Öncelikle ülkemizdeki eğitim sisteminden bahsetmek istiyorum sizlere. Her ne kadar daha sonradan 5+3=8 yıl zorunlu eğitim gibi görünse de ben bunları ayırmak istiyorum. İlk 5 yıl ilkokul olarak adlandırılır. Daha sonraki 3 yıl ise ortaokuldur. Daha sonra 4 yıl ortaöğretim (bazı liseler hariç) ve 2-4 senelik üniversitelerimiz mevcuttur. Liselerimize ilk önce 8. sınıfın sonunda OKS denilen 2 saatlik bir sınav sonucu yerleştiriliyordu öğrenciler. Ancak daha sonra SBS denilen ve 6. 7. ve 8. sınıflarda düzenli olarak uygulanan bir sınav getirildi. Bu sınavlar sonucunda öğrenciler Anadolu, Fen, Meslek lisesi gibi çeşitli liselere yerleştirilirler. Üniversiteye geçiş sistemimiz ise en başlarda ÖSS-ÖYS olarak uygulanan, daha sonra ise YGS-LYS adı verilen sınavlarla uygulanmaktadır.

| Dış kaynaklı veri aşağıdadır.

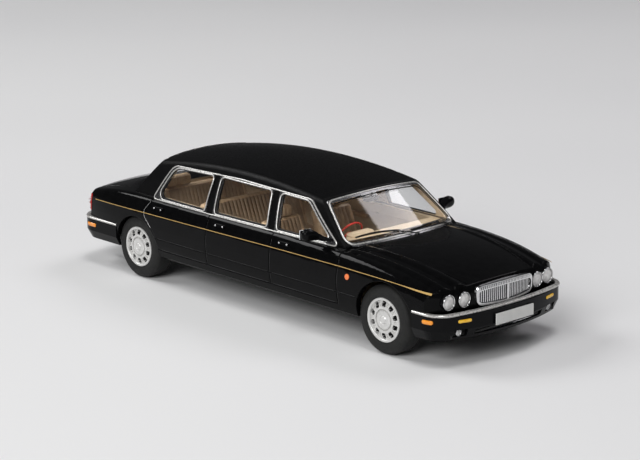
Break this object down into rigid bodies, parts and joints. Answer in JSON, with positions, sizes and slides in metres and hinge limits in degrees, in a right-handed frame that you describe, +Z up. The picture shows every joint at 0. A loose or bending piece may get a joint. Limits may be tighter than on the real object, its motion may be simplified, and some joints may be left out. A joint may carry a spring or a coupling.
{
  "type": "scale model stretch limousine",
  "caption": "Scale model of a six-door stretch limousine: body shell on a base plate, glazed cabin with seats, bright trim and wheels that roll on two axles.",
  "frame": {"origin": "on the ground, under the middle of the model's length and width", "axes": "+X to the car's front, +Y to its left, +Z up"},
  "size_m": [0.1333, 0.0482, 0.0332],
  "materials": {
    "gloss_black": "high gloss black paint",
    "chassis_black": "satin black moulding",
    "beige_trim": "satin moulded beige",
    "tan_seats": "satin moulded tan with pleats",
    "red_plastic": "gloss",
    "black_plastic": "satin",
    "clear_glass": "clear pane",
    "chrome": "bright plated",
    "amber_lens": "clear amber",
    "red_lens": "clear red",
    "orange_lens": "clear orange red",
    "plate_white": "blank white plate",
    "mirror_glass": "mirror",
    "steel": "drawn steel",
    "wheel_silver": "silver paint",
    "black_tyre": "plain black rubber"
  },
  "bodies": {
    "root": {"body_shell": "gloss_black", "base_plate": "chassis_black", "cabin_tub": "beige_trim", "dashboard": "beige_trim", "steering_wheel": "red_plastic", "front_seats": "tan_seats", "middle_bench": "tan_seats", "rear_bench": "tan_seats", "interior_mirror": "black_plastic", "windscreen_glass": "clear_glass", "rear_screen_glass": "clear_glass", "side_glass_right": "clear_glass", "side_glass_left": "clear_glass", "window_frames_right": "chrome", "window_frames_left": "chrome", "windscreen_trim": "chrome", "rear_screen_trim": "chrome", "grille_frame": "chrome", "grille_slats": "chrome", "headlamp_bowls": "chrome", "headlamp_lenses": "clear_glass", "front_bumper": "gloss_black", "front_bumper_blade": "chrome", "front_markers": "amber_lens", "rear_bumper": "gloss_black", "rear_bumper_blade": "chrome", "rear_markers": "amber_lens", "tail_lamps": "red_lens", "wing_repeaters": "orange_lens", "number_plates": "plate_white", "door_handles": "chrome", "door_mirrors": "gloss_black", "mirror_glasses": "mirror_glass", "wipers": "black_plastic", "exhaust_tips": "chrome"},
    "front_wheelset": {"front_axle": "steel", "front_wheels": "wheel_silver", "front_tyres": "black_tyre"},
    "rear_wheelset": {"rear_axle": "steel", "rear_wheels": "wheel_silver", "rear_tyres": "black_tyre"}
  },
  "joints": [
    {"name": "front_wheels_spin", "type": "hinge", "parent": "root", "child": "front_wheelset", "pos_m": [0.04625, 0, 0.00786], "axis": [0, 1, 0], "continuous": true},
    {"name": "rear_wheels_spin", "type": "hinge", "parent": "root", "child": "rear_wheelset", "pos_m": [-0.04055, 0, 0.00786], "axis": [0, 1, 0], "continuous": true}
  ]
}
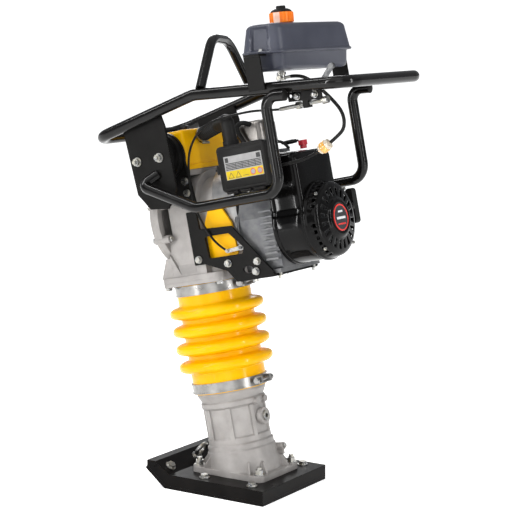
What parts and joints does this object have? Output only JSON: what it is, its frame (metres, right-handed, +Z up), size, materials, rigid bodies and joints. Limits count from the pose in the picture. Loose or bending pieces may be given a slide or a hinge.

Peki  bu sınavlar nedir, ne değildir, sonuçları nelerdir? Öncelikle liselere geçişteki sorunlarımızdan bahsetmek istiyorum. Maalesef Türkiye’nin her yerinde öğrencilerimiz aynı kalitede eğitim alamıyorlar. Yeteri derecede sınavlara hazırlanamıyorlar. Hatta ve hatta 8. sınıfın sonunda hala okuma-yazma bilmeyen öğrencilerimiz var ne yazık ki. İşte bu yüzdendir ki ‘’dersane’’ adı verilen ticarethaneler buradan çıkmıştır. Öğrencilere okullarında alamadıkları eğitimi ‘’dersane’’ lerde vermek için. Peki ya dersaneye gidemeyen öğrenci ne yapacak? Dersanelerin oluşması Türkiye’deki eğitim kalitesinin ne kadar düşük olduğunun açık bir kanıtıdır. Bana göre bu tür sınavların tamamen kaldırılması gerekir. Öğrencileri denetleyecek mekanizmalar olmalıdır ve bu mekanizmalar 8. sınıfın sonunda öğrencilerin beceri ve yetenek açısından hangi yolu izleme konusunda yol göstermelidir. Ve öğrenciler buna göre liselere yerleştirilmelidir. O zaman görülecektir ki dersaneler de zaman içinde ortadan kalkacaktır. Ayrıca not ortalamasının denetlenmesi konusu ayrı bir skandaldır. Ülkemizde her öğrencinin aynı kalitede eğitim almadığını düşünürsek bunun liselere ve üniversitelere girişte ne kadar ölçüsüz olacağı konusu barizdir. Liseler konusunda şöyle bir fikrim var. Öncelikle liselerden ‘’anadolu, meslek, teknik, genel’’ ibareleri kesinlikle kaldırılmalıdır. Ve liseler içinde bulunan Türkçe-Matematik, Fen Bilimleri, Sosyal Bilimler ve Yabancı dil bölümleri de kaldırılmalıdır. Bu bölümler liselerin başına gelmelidir. Örneğin; A Türkçe-Matematik Lisesi ya da B Sosyal Bilimler Lisesi gibi tamamen o liseyi kapsamalıdır. Öğrenciler de 8. sınıfın sonunda bu tür liselere yönlendirilmelidir. Yani öğrenci hangi konuda yetenekliyse o tür bir liseye yönlendirilmelidir. Öğrencinin sayısal yönü kuvvetliyse X Fen Bilimleri Lisesi’ne gitmelidir. Görülecektir ki çok daha verimli öğrenciler geleceğe yetiştileceklerdir. Üniversitelerimize giriş sınavı da kesinlikle kaldırılmalıdır. Her üniversitenin kendine ait sınavları hatta mülakatları olmalıdır. Ve öğrenciler de lisede almış oldukları eğitimlere göre istedikleri üniversitelerin sınavlarına girebilmelidir. Ama yine sınırlar olmalıdır. Örneğin; Y Yabancı Dil Lisesi’nden mezun olan kişi Sosyal-Fen Bilimleri nin seçebileceği bölümleri seçmemelidir. Kendi okulu üniversiteye girişte hangi bölüm ve üniversiteleri belirlemişse onu seçilmelidir. Aksi takdirde bunda da büyük aksaklıklar çıkacaktır.

SONUÇ OLARAK…

Demek istediğim şu ki eğitim konusu saatlerce üzerinde durulması gereken bir konudur. Ancak ülkemizde eğitim kalitesi oldukça düşüktür ve her öğrenciye aynı kalitede eğitim verilememektedir. Eğer bugün Avrupa ve Amerika bu kadar gelişmişse bunun nedeni ülkenin gençlerine sağladığı EĞİTİM olanağı ve kalitesidir. Özellikle Almanya ve ABD ülkeleri eğitim konusuna büyük önem vermişlerdir. Ve eğitim sistemimizi düzenleyen kurumlar çalışmalarını yaparken bu ve bu tip ülkeleri model almalıdır.